Uno de los hijos de doña Martha me invita a seguir, pidiéndome unos minutos para que su madre se acabe de arreglar, pues me dice, pasó una noche casi sin dormir, atendiendo a una migrante que llegó bastante enferma. Mientras espero, tocan a la puerta. Se trata de otra de las samaritanas de esta causa, la señora Martha Faber, madre del ex alcalde del municipio, quien viene a entregar unas cajas de panela y harina de cebada para coladas de los niños.
Por fin aparece nuestra protagonista. Su rostro solo refleja amabilidad y amor. Se disculpa por aparecer sin peinarse debidamente y reitera lo dicho por su hijo sobre la pesada noche afrontada. Con la amabilidad que le acompaña, me brinda un café humeante, de los mismos que prepara por cantidades para atender a los caminantes.

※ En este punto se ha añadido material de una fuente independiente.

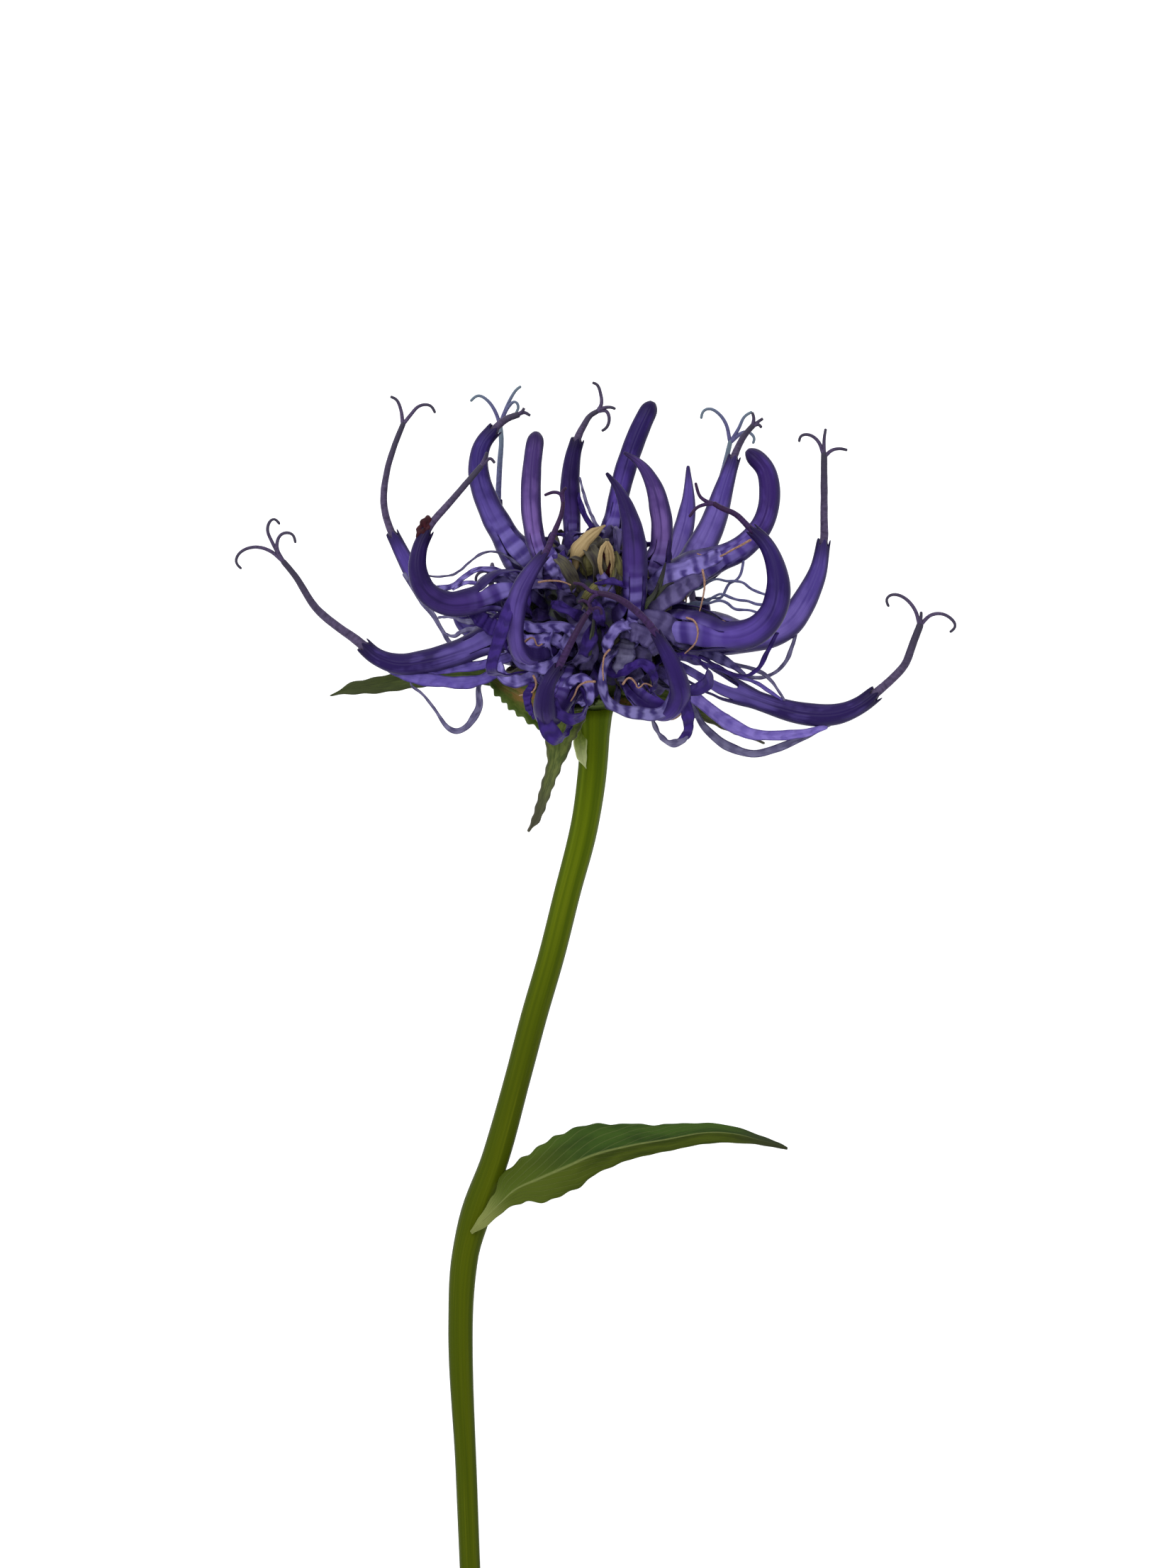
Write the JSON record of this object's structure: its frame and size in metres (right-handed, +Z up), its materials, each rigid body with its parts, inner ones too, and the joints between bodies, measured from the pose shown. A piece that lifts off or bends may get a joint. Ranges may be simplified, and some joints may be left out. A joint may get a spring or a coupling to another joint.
{
  "type": "round-headed rampion flower",
  "caption": "Cut flower on a thin curved stem: a round head of curved violet horn-shaped florets with forked styles, green bracts below and a narrow leaf on the stem.",
  "frame": {"origin": "on the surface that the cut flower lies on, at the flat spot under the middle of its head", "axes": "+Z up from the surface; +Y from the cut stem to the crown of the head; +X to the side that the stem leaf points to"},
  "size_m": [0.0453, 0.0865, 0.0205],
  "materials": {
    "corolla": "soft satin petal skin, violet blue with darker tips and fine lengthwise lines",
    "bract": "matte green leaf skin with darker toothed margins and purple brown tips",
    "stem": "smooth satin olive green skin with fine lengthwise ridges",
    "leaf": "satin leaf skin, dark green above the midrib and yellow green below",
    "style": "matte grey purple, slightly downy",
    "dry_flower": "matte straw-coloured dry petals and stamens",
    "calyx": "matte dark green calyx teeth"
  },
  "bodies": {
    "root": {"flower_head": "corolla", "involucre": "bract", "stem": "stem", "stem_leaf": "leaf"}
  },
  "joints": []
}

Tras romper el hielo con mi saludo y hablar de unas antigüedades muy llamativas que adornan la sala de su casa, le pregunto por el tema expuesto por la periodista y la razón por la que me encuentro en su casa. “Amenazas son muchas, unas veces el alcalde, otras la Secretaria de Gobierno, me dicen que si un migrante es atropellado frente a mi casa o si uno se enferma y muere, tendré que vérmelas con la ley y que toda la responsabilidad será mía. Me amenazan con aplicarme la ley de extinción de dominio de mi casa por infligir las leyes de migración en Colombia. Por bendición, la policía del alguna manera se ha solidarizado conmigo y a pesar de las órdenes del alcalde de venir a expulsar a las personas que están en mi casa, ellos solo llegan, hablan conmigo y se van; pero me da miedo que algún día lleguen y la emprendan contra esta gente que no merece este trato.”
Un presentimiento me embarga y me lleva a pensar que solo una víctima que ha vivido en carne propia el dolor, puede tener la fortaleza para enfrentar tanta infamia junta y le pregunto de manera directa, qué la motiva a ser tan persistente en esta tarea emprendida que cualquiera ya hubiera dejado a un lado. Al comienzo evasivas van y vienen, asegurando decenas de razones para hacerlo, pero al final, acompañada de una discreta lágrima, sus palabras liberan una historia que nos tuercen el alma al escucharla.
“A los doce años, cuando en Venezuela todo era bonanza, era normal que llegaran familias de ese país en búsqueda de mujeres o niñas que quisieran irse a trabajar con ellas como empleadas domésticas. Mi padre que era bastante duro accedió a una familia me llevara para Caracas y así fue como terminé llegando allá a trabajar como interna, por no decir presa. Fue muy duro y un recuerdo de ese momento me quedó para siempre. Un diciembre me regalaron una muñeca gigante, tan linda que no me atrevía a sacarla del celofán que la protegía. Pues eso fue regalo y condena, porque con ella llegaron las extorsiones: o hace esto o hace aquello o le quitamos la muñeca y claro, yo con tal de no perder ese regalo obedecía. No me pagaban nada, solo me daban comida y ropa. Dos años estuve ahí hasta que un día me revelé y dije que me quería regresar. Ellos aceptaron, me devolvieron a mi pueblo, pero sin la muñeca.”
Interrumpe su dolorosa historia para apurar a atender a la misma joven que la noche anterior llegó aquejada de fuertes dolores abdominales y literalmente congelada en un clima criminal. – “Anoche con mi médico de cabecera, este secador de pelo la atendimos pero el problema es que además de la hipotermia, parece que tiene cólicos biliares porque acaba de superar una hepatitis. Ahora la voy a llevar al hospital, a ver si me la atienden, por voluntad de los médicos que son muy colaboradores y solidarios.”
Acoto que solo estuve menos de una hora, acompañé a doña Martha atendiendo algunos casos y me brindo para ayudarla a llevar a la enferma al hospital. Muchas historias se deben contar y sobre todo, los colombianos debemos tener consciencia de que tender una mano a estos hermanos, no es un acto solidario con el desacierto político que vive su país, pues nada nos asegura que mañana no seamos nosotros los migrantes.